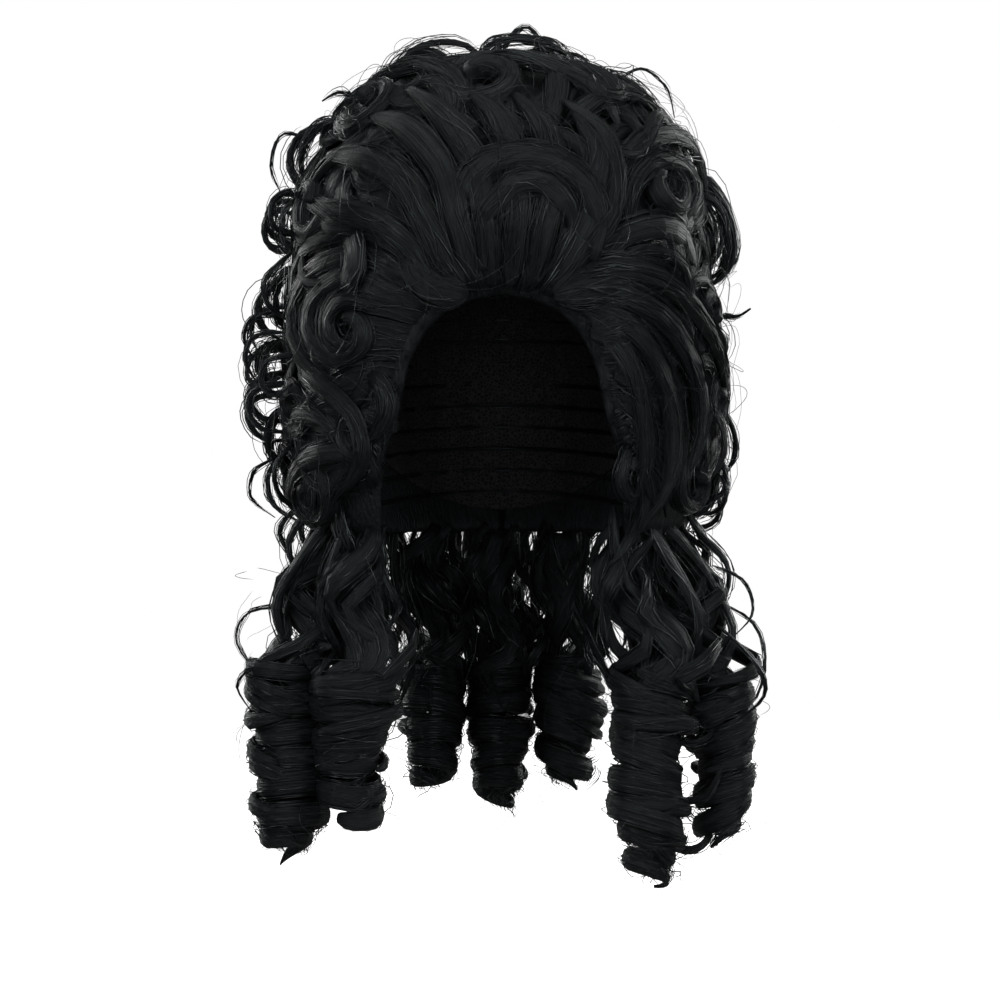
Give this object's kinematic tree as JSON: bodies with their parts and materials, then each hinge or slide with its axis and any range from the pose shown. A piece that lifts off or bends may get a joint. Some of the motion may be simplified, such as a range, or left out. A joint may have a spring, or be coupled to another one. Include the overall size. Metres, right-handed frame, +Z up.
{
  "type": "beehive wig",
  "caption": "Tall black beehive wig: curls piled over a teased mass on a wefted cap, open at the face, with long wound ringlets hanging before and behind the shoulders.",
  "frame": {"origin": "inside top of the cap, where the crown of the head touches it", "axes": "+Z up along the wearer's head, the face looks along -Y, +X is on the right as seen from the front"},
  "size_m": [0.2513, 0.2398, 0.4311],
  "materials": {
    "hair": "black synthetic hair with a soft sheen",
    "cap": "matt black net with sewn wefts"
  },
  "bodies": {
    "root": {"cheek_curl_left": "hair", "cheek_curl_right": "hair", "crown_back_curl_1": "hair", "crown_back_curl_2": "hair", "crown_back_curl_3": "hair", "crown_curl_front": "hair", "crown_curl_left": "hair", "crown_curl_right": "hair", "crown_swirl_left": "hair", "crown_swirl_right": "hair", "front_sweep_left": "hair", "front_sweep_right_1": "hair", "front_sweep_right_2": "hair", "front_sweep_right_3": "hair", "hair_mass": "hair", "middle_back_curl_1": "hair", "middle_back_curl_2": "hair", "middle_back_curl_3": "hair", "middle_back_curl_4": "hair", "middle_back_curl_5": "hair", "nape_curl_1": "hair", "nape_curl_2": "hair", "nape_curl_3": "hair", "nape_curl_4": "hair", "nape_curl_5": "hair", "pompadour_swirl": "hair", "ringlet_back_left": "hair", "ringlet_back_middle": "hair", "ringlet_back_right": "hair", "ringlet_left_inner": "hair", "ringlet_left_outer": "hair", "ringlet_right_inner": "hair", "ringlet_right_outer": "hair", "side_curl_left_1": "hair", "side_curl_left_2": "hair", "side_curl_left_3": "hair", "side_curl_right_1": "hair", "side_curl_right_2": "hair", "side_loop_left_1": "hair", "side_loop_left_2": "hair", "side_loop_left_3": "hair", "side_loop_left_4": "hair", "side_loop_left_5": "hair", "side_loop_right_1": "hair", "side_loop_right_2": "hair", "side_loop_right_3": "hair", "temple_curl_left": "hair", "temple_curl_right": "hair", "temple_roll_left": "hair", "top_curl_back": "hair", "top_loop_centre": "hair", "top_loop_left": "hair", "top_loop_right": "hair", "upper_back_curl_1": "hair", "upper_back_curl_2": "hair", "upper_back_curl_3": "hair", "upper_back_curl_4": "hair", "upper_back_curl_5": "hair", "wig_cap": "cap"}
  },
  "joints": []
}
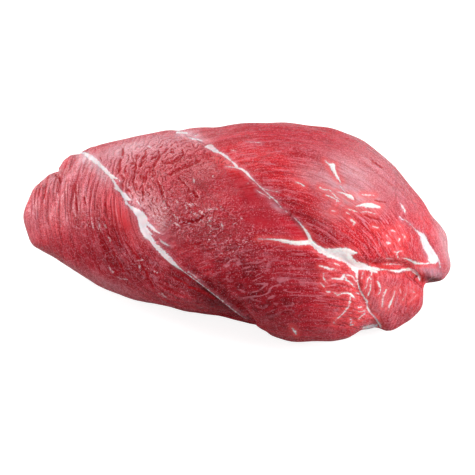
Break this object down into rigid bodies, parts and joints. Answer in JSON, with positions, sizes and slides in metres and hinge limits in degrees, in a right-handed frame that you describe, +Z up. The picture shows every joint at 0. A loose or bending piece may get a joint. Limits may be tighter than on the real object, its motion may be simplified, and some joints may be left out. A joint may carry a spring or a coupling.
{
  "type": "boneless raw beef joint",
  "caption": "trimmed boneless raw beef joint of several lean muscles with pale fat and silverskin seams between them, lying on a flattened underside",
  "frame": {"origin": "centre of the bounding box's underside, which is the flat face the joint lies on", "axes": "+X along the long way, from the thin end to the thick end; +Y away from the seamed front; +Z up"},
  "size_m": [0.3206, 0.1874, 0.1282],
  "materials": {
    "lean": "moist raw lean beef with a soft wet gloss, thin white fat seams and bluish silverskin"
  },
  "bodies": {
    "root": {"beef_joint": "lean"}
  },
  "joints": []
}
::::
TASK STATEMENT. Print every record above exactly as written.

REPLY.
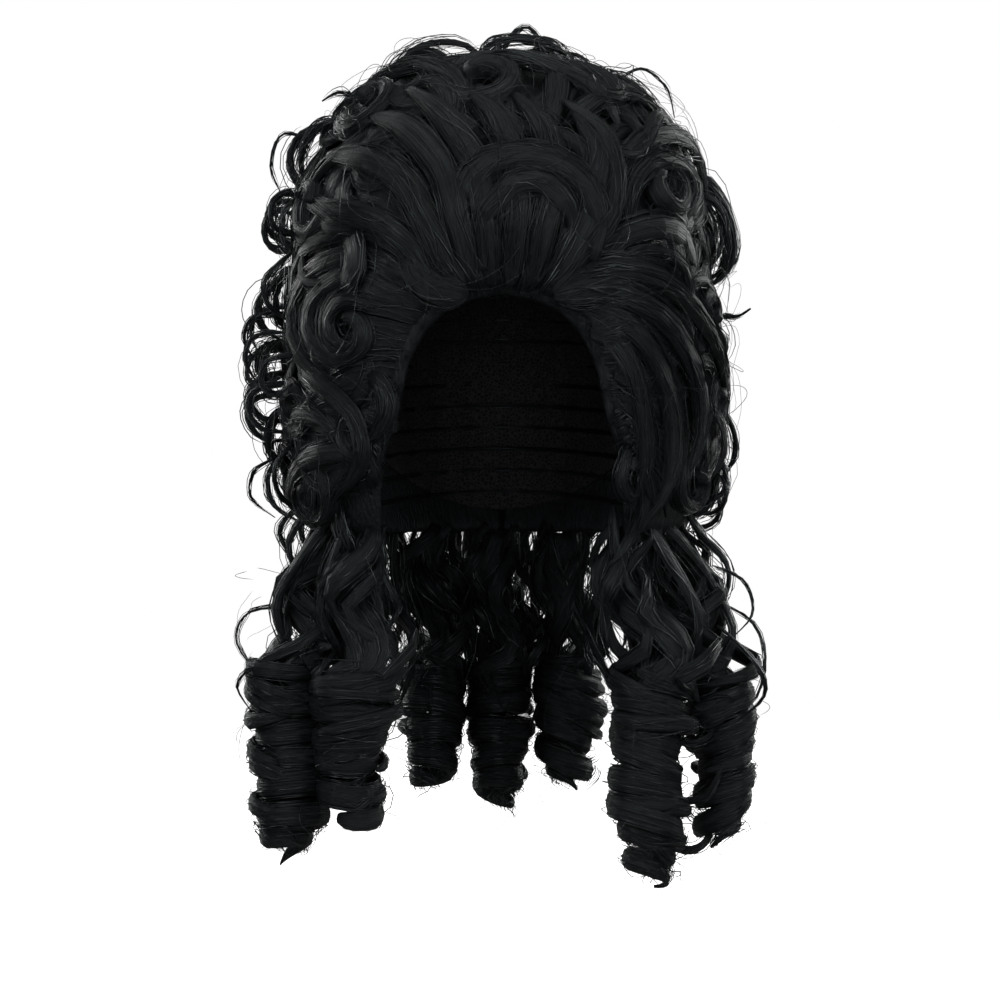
Give this object's kinematic tree as JSON: bodies with their parts and materials, then each hinge or slide with its axis and any range from the pose shown. A piece that lifts off or bends may get a joint. Some of the motion may be simplified, such as a range, or left out. A joint may have a spring, or be coupled to another one. Include the overall size. Metres, right-handed frame, +Z up.
{
  "type": "beehive wig",
  "caption": "Tall black beehive wig: curls piled over a teased mass on a wefted cap, open at the face, with long wound ringlets hanging before and behind the shoulders.",
  "frame": {"origin": "inside top of the cap, where the crown of the head touches it", "axes": "+Z up along the wearer's head, the face looks along -Y, +X is on the right as seen from the front"},
  "size_m": [0.2513, 0.2398, 0.4311],
  "materials": {
    "hair": "black synthetic hair with a soft sheen",
    "cap": "matt black net with sewn wefts"
  },
  "bodies": {
    "root": {"cheek_curl_left": "hair", "cheek_curl_right": "hair", "crown_back_curl_1": "hair", "crown_back_curl_2": "hair", "crown_back_curl_3": "hair", "crown_curl_front": "hair", "crown_curl_left": "hair", "crown_curl_right": "hair", "crown_swirl_left": "hair", "crown_swirl_right": "hair", "front_sweep_left": "hair", "front_sweep_right_1": "hair", "front_sweep_right_2": "hair", "front_sweep_right_3": "hair", "hair_mass": "hair", "middle_back_curl_1": "hair", "middle_back_curl_2": "hair", "middle_back_curl_3": "hair", "middle_back_curl_4": "hair", "middle_back_curl_5": "hair", "nape_curl_1": "hair", "nape_curl_2": "hair", "nape_curl_3": "hair", "nape_curl_4": "hair", "nape_curl_5": "hair", "pompadour_swirl": "hair", "ringlet_back_left": "hair", "ringlet_back_middle": "hair", "ringlet_back_right": "hair", "ringlet_left_inner": "hair", "ringlet_left_outer": "hair", "ringlet_right_inner": "hair", "ringlet_right_outer": "hair", "side_curl_left_1": "hair", "side_curl_left_2": "hair", "side_curl_left_3": "hair", "side_curl_right_1": "hair", "side_curl_right_2": "hair", "side_loop_left_1": "hair", "side_loop_left_2": "hair", "side_loop_left_3": "hair", "side_loop_left_4": "hair", "side_loop_left_5": "hair", "side_loop_right_1": "hair", "side_loop_right_2": "hair", "side_loop_right_3": "hair", "temple_curl_left": "hair", "temple_curl_right": "hair", "temple_roll_left": "hair", "top_curl_back": "hair", "top_loop_centre": "hair", "top_loop_left": "hair", "top_loop_right": "hair", "upper_back_curl_1": "hair", "upper_back_curl_2": "hair", "upper_back_curl_3": "hair", "upper_back_curl_4": "hair", "upper_back_curl_5": "hair", "wig_cap": "cap"}
  },
  "joints": []
}
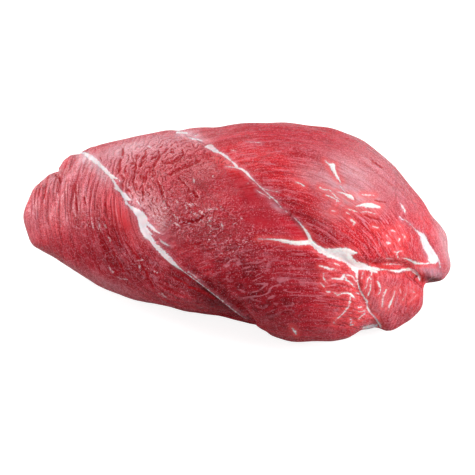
Break this object down into rigid bodies, parts and joints. Answer in JSON, with positions, sizes and slides in metres and hinge limits in degrees, in a right-handed frame that you describe, +Z up. The picture shows every joint at 0. A loose or bending piece may get a joint. Limits may be tighter than on the real object, its motion may be simplified, and some joints may be left out. A joint may carry a spring or a coupling.
{
  "type": "boneless raw beef joint",
  "caption": "trimmed boneless raw beef joint of several lean muscles with pale fat and silverskin seams between them, lying on a flattened underside",
  "frame": {"origin": "centre of the bounding box's underside, which is the flat face the joint lies on", "axes": "+X along the long way, from the thin end to the thick end; +Y away from the seamed front; +Z up"},
  "size_m": [0.3206, 0.1874, 0.1282],
  "materials": {
    "lean": "moist raw lean beef with a soft wet gloss, thin white fat seams and bluish silverskin"
  },
  "bodies": {
    "root": {"beef_joint": "lean"}
  },
  "joints": []
}